Director Ivey made note of some of the teacher stresses on slide 57 of the presentation which he found concerning. Ivey asked what the school is doing for staff with the concerns noted. Munn said the school is currently at 97% capacity with 2,020 students enrolled, turning around a comprehensive high school is a difficult task. Teachers reflecting on the challenge is not surprising.
Dr. Jorgensen asked if there were alternative options than the recommendation provided. Munn said the analysis displays there are other options, however, not a viable option that is better for students than the path ACHS is currently on. Director Ivey asked if the four methods have proven to be successful. A study by the Federal Government on the four methods in 2016 resulted in no imperial [sic] proof that any were successful. Execution makes them function, said Munn.
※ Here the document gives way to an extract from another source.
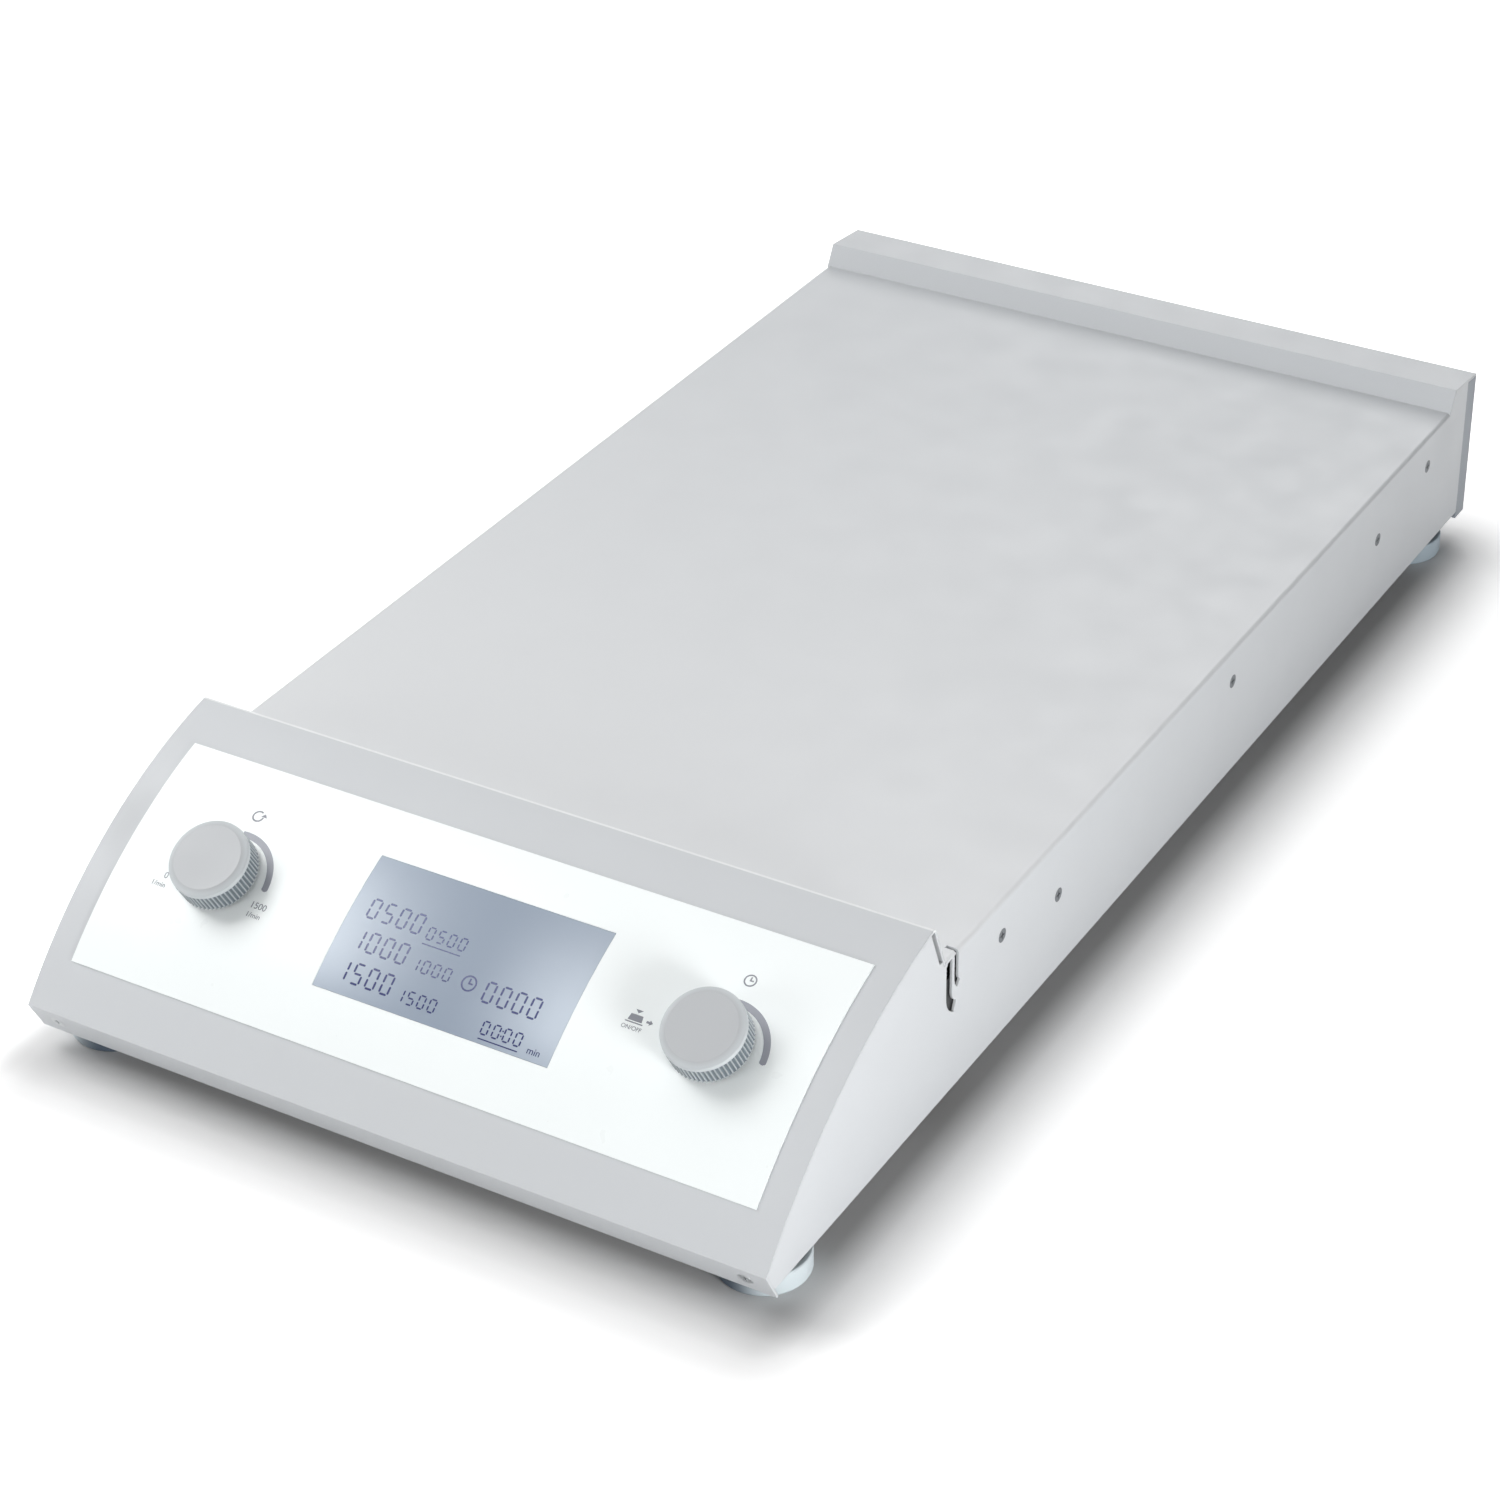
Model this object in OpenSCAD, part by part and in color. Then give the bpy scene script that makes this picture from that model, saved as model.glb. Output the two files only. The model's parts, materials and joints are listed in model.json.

Director Colbert thinks the elementary and high school comparison is valid; the further faster concept makes sense to her. ACHS only has two years of implementation, and in her opinion, starting over is a disservice to the students who have been part of the process. Director Gerkin says she has great hope, because the last two years have shown a tremendous shift in climate and culture. Outlined pieces for upcoming opportunities such as MTSS and second language learner supports are huge. She questioned and supported for ACHS to receive additional funds and experienced teachers placed at the site for extra support. Dr. Jorgensen agreed and suggested placing highly qualified teachers for additional support.
There were no further questions or comments from the board.